The team given offensive advantage accomplished 50.5% of those games. On the other side, the one with the defensive advantage acquired 49.5%. Take note that the 629 teams with the advantage on both sides of the ball won 80% of their games.

3. Stick with the Odds

Well, each spectator has his way of filling out their rackets. A few of the common approaches are hitting the highest seeds, choosing their favorite teams, and even getting adventurous in filling their brackets with upsets.

These tricks work, but the best trick is not among them. The most crucial strategy is to stick with the odds. The linemakers are quite accurate at identifying the favorites for every game and even the favorites for the whole tournament.

The truth is, the highest seed is not always the favorite. Now, the best thing you should do is to review the odds through an online sportsbook. By doing this, you’ll know who is presumed to win in every game. Also, you’ll know how many points they are anticipated to win by.

4. Hedging the Picks

Hedging your picks is a trick you have to try if you’re getting impulsive yet still hesitant about your picks. Get critical as you look closer at the tournament.

As much as possible, speculate on the match-up that a team will have. Everyone will most likely assume that a specific No. 1 seed is the most reliable team in the tournament.

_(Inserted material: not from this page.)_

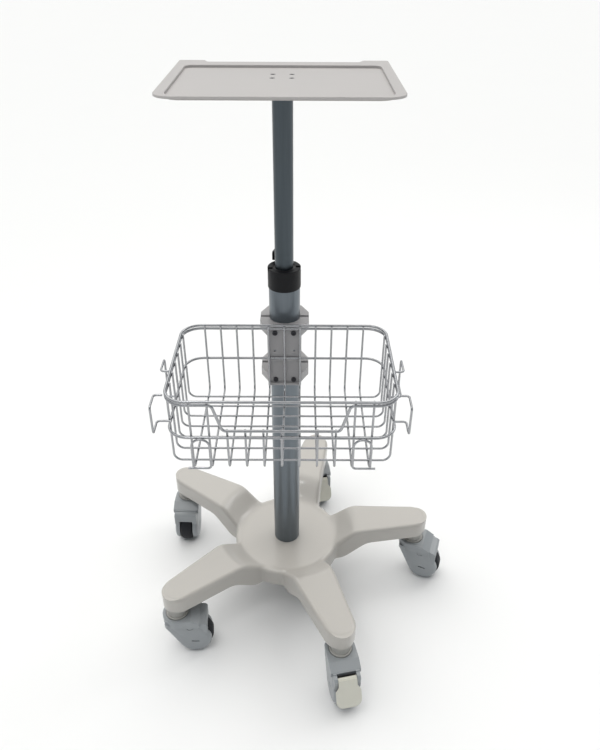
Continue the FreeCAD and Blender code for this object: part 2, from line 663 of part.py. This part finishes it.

However, you must also look at the challenges ahead of that specific team. Try to compare it with the likelihood of reversions that the other No. 1 seed will experience.

There could be a possibility that a No. 1 seed will be knocked by the teams in the lower seeds. Of course, nothing is certain when it comes to the outcomes.


March Madness will kick off in a few days. There are few adjustments when it comes to the means and processes of the tournament, but the spectators feel the same level of thrill nevertheless. By pitching informed decisions, there’s absolutely nothing to regret as the tournament progresses.